I've been traveling a lot. The retreat was in Nairobi, then I went to Benin with a friend, which was great (warm, flat and mostly dirt/sand roads). Then two days in Bukavu and I went to Kindu which is in the interior of Congo, directly west of Bukavu on the Congo river. In Kindu, I actually ran a couple of times with a friend, Rob, which is something I rarely ever do. Had a good 11 mi run out there which was quite amusing to several villages I passed through. I'm sure I was THE topic of conversation all Sunday afternoon.

Was back in Bukavu one day, which was long enough to fall while running and get some nice road rash on my leg, before coming here to Kinshasa. Tuesday (hopefully -- it's a MONUC flight, so never sure) I head back to Bukavu for a couple of weeks before I'll head to Kindu again for a conference.
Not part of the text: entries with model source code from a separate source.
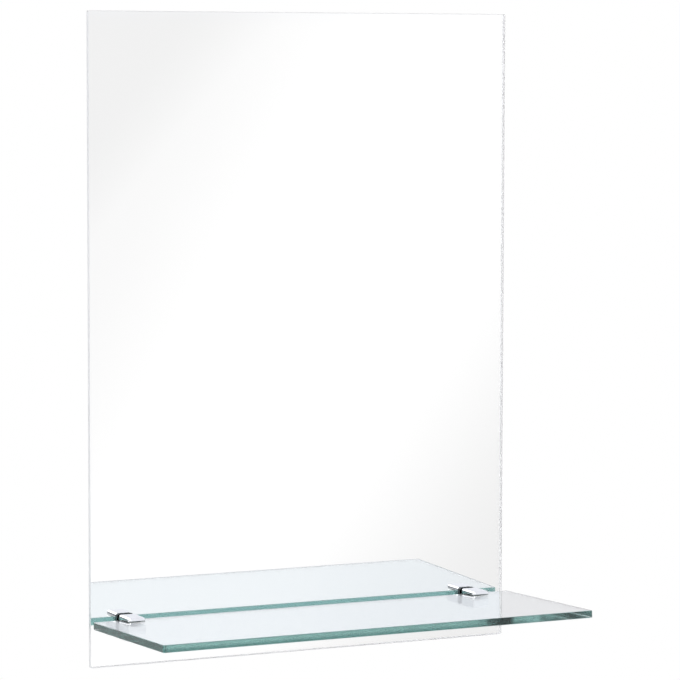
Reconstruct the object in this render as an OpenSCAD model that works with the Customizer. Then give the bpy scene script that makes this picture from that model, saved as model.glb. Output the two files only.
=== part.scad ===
// Frameless wall mirror with a clear glass shelf held in two chromed clamps.
//
// X runs to the right, Y into the wall and Z up. The wall is the plane Y = 0, and the
// origin lies midway between the two keyholes that the mirror hangs by.
// The shelf and its clamps are drawn in a frame of their own, which leans with the shelf:
// its zero is where the shelf's top plane meets the mirror's face.

/* [Mirror] */
// Width of the mirror
mirror_w = 500; // [400:10:800]
// Height of the mirror
mirror_h = 700; // [500:10:1000]
// Thickness of the mirror's glass
mirror_t = 5; // [4:1:8]
// Radius of the mirror's corners
mirror_corner_r = 2; // [1:0.5:8]
// Thickness of the silvering with its protective film
backing_t = 0.3; // [0.2:0.1:0.6]
// Width of the ground arris along every glass edge
arris = 0.5; // [0.3:0.1:0.8]

/* [Shelf] */
// Width of the shelf
shelf_w = 502; // [460:2:800]
// Depth of the shelf from its back edge to its front edge
shelf_d = 192; // [100:2:250]
// Thickness of the shelf's glass
shelf_t = 8; // [6:1:12]
// Radius of the shelf's corners
shelf_corner_r = 1.5; // [1:0.5:10]
// Height of the shelf's top above the mirror's lower edge, at the mirror's face
shelf_lift = 51; // [40:1:200]
// Room between the mirror's face and the shelf's back edge
shelf_gap = 10; // [9.5:0.5:16]
// Angle by which the shelf's front edge is raised
shelf_pitch = 1.9; // [0:0.1:3]

/* [Clamps] */
// Width of a clamp
clamp_w = 20; // [18:1:30]
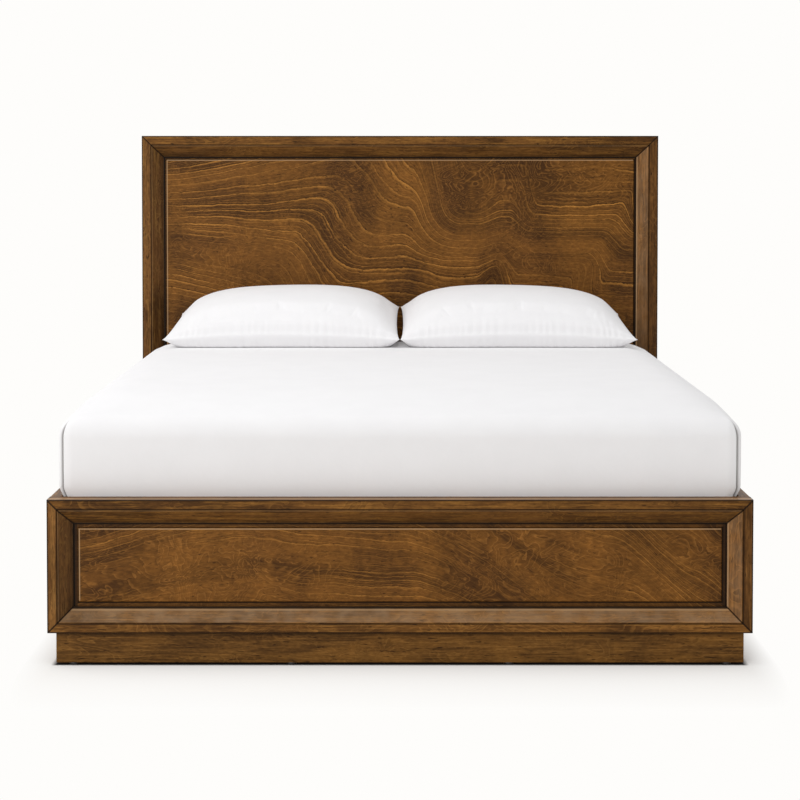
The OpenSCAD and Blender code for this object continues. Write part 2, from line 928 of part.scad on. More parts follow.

I'll try to post some photos as I go around and write more about my runs.

One thing about all this travel is that I'm in different climates and terrains all the time. Here in Kinshasa, it's flat and paved and my pace is faster than it has been in a year or more. Bukavu is hilly, rocky and like running on rough trails all the time. Kindu is pretty flat with a couple of gentle hills and sandy enough soil that one can generally run in the rain okay (something which can be quite treacherous in Bukavu).

I'm hoping to run a marathon in late June or early July, but first I have to figure out where I'm going to be then. Maybe the Seattle Rock n Roll marathon, though that conflicts with Pride weekend. In April, I'm doing a running holiday in Scotland through Running the Highlands. I'm really looking forward to that. I've never been to Scotland and it seems like the perfect way to see the place!